Sir Gerald Kaufman, the previous MP who died earlier this year, had a majority of over 24,000 at the 2015 general election – and whilst the Lib Dems might talk a good game about pushing Labour in the Remain-backing seat, and the “entirely self serving” George Galloway aims to throw a spanner in the works – Khan is highly likely to end up in Westminster.
Khan is an interesting man, with a classically Labour backstory – born in Pakistan, adopted as a child and coming to Britain, leaving school with few qualifications, then putting himself through education as an adult, eventually becoming a solicitor. He has worked as a bus driver, in a cotton mill and a police officer, and politically began as a councillor, rising to being the first Asian lord mayor of Manchester, then being elected as an MEP in 2014. Now, as Labour’s candidate in Gorton, he has his most high profile position yet – though he has proven he is not afraid of hard graft.
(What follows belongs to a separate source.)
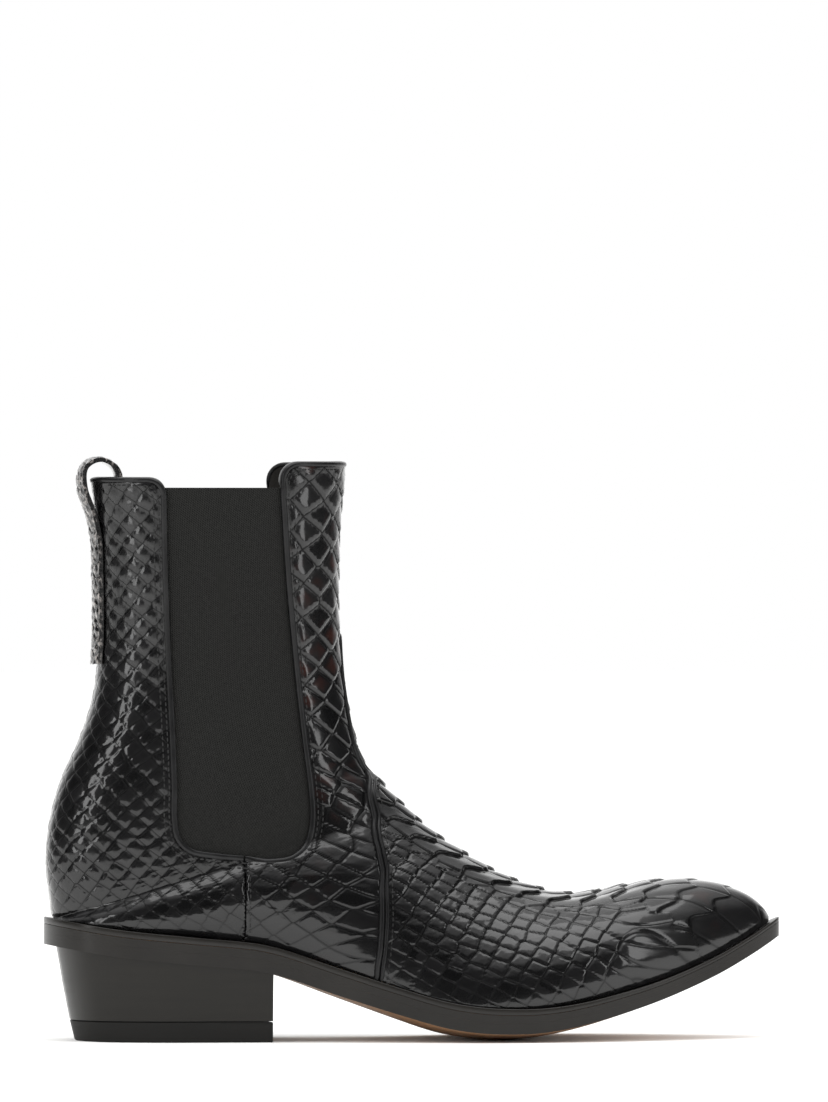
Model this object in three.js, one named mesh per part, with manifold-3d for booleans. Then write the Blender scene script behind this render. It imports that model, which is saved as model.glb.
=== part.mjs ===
// A western ankle boot with elastic side gores, for the right foot, as the separate pieces it is made of.
// Units are millimetres. +X runs from heel to toe, +Y to the inner (medial) side of the foot, +Z up.
// The origin is on the ground, under the middle of the boot's length and width.
//
// The leather pieces are cut flat and then wrapped, as a shoemaker does it. Their pattern has two coordinates:
//   v runs along the boot, from 0 above the topline to 1 at the tip of the toe,
//   u runs round it, from 0 at the front or top ridge to -1 (lateral) or +1 (medial) at the back or the feather edge.
// Past 1, u runs inwards under the foot: that is the lasting margin, which the sole holds.
import * as THREE from "three";
import { ConvexGeometry } from "three/addons/geometries/ConvexGeometry.js";
import { mergeVertices } from "three/addons/utils/BufferGeometryUtils.js";
import Module from "manifold-3d";

const wasm = await Module();
wasm.setup();

// ---------------------------------------------------------------------------------------------- driving sizes
const SOLE_LENGTH = 305; // heel to toe of the sole's edge, seen from above
const SOLE_WIDTH = 100; // across the ball
const SHAFT_HEIGHT = 237; // ground to the front of the topline
const BACK_DROP = 6.5; // how much lower the topline is at the back
const GORE_DROP = 10.5; // how much lower the gore's top edge is than the front of the topline

const CLEARANCE = 0.3; // between faces that touch
const UPPER_LEATHER = 1.4;
const STIFFENER = 1.0; // toe puff, heel counter and elastic gore share this layer
const LINING_LEATHER = 1.0;
const GORE_OVERLAP = 7; // how far the elastic runs on under the leather
const BINDING_WIDTH = 1.6; // the folded edge that shows round the gore and the topline
const LASTING_MARGIN = 11; // leather turned in under the insole board
const PIPING_RADIUS = 1.15; // cord in the vamp seam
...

Of course, when he was first selected, we were expecting a by-election on May 4, whereas now the vote will take place alongside the general election.
Khan is genuine in his joy at being elected to Brussels in 2014, when he was part of the raft of MEPs that kicked out the BNP’s Nick Griffin. He also became the first British Muslim in the European parliament.
“I’m saddened that some feel it is legitimate to spread poison around, not understanding the impact it has on society as a whole.”
“We need to be proud of the richness and diversity that we have – it’s something that strengthens us,” Khan said.
He is of course right, and the positive case for multicultural Britain is not something that’s just a good thing to say – it is completely accurate. The gaping hole for positive politics in the country is colossal, and having pride in this Britain – inclusive Britain – could help undermine the hateful message from the far right.
“We’re miles ahead” of some countries in Europe, and “we need to be proud of that”.
Brexit was “a shock” for Khan, “all that I knew, that I understood about where the world is moving to, I felt that there was no way the result of the referendum would be that we would leave.”
“But I accept the referendum has given us this result, we have now triggered article 50, and therefore as a democratic party – and myself as a democrat – I accept it. I don’t like it, but I accept it.”
“For me, the important point now is, how do we make sure that we make this work for Britain. Ultimately our future is linked to our country.”
Opportunities for the young is an issue that weighs heavily on Khan’s mind, and ensuring that post-Brexit Britain affords as many chances as possible is something he is clearly passionate about.
“How do we make sure we protect the future of our young people [outside of Europe]?”
“[They’re] the ones who’ll have to experience the impact of this decision. How do we make sure that they had those opportunities that they had before?”
“And how do we make sure that many of the good things, which we have benefitted from, we have those protections” in the workplace, health and safety – and “we need to have co-operation of all the agencies [across the EU]. How do we make sure we maintain that?”
These big questions will dog politics for years to come, and making sure Labour has the right response to them will be the marker of whether we can regain ground.
“We’re going to be part of Europe whatever we do. Making sure we protect our economy, that’s the backbone of everything we want to achieve, we’ve got to strengthen that as well.”
“I hope my experience that I’ve obtained as an MEP, I can use for the benefit of the country and the people of Manchester Gorton.”
Following on from Kaufman, the parliamentary legend and father of the House, would be a steep challenge for Khan, and he has given it some thought, describing the “advantage” that he has by seeing Kaufman’s work first-hand and through working with him.
“I think he was an amazing member of parliament, one of the things that has really inspired me which I thought he was really good at, was that he was very much a constituency MP. He was always thinking about his constituents.”
“I will hope to follow that – putting them at the heart of everything I do.”
Galloway’s decision to stand in Gorton has left Khan dismayed, and he does not hold back in his condemnation of the journeyman far-left politician.
“I find it disappointing. I feel it is the reason that many of our members have come here to campaign – to get the message out.”
“His message is not welcome – he’s been disruptive where ever he has gone, he pretends to be Labour and yet he is doing everything he can to undermine Labour.”
“I’m focussed on my own campaign – reaching out to all the people of Gorton, strengthening the relationships which I already have, and getting a better understanding of what the key issues are here.”
“I think the people of Gorton are looking for a doer, not a talker.”
To serve as, hopefully, the first BAME MP for the city of Manchester would be a “privilege and honour” says Khan, but to him it is “secondary” and the important thing is to be a good representative for “all the people of Manchester Gorton”.
“I feel I have all the necessary skills and experience” he says. “It will add something to the richness of the city itself” to have a “reflection at every level” of its make-up. It is something the Labour party is right to strive for, though he warns against complacency.
“I think it’ll be a good, positive story for Manchester.”
Let us hope it is one of many positive stories for the Labour party come the morning of June 9.
This interview was conducted before the general election was called.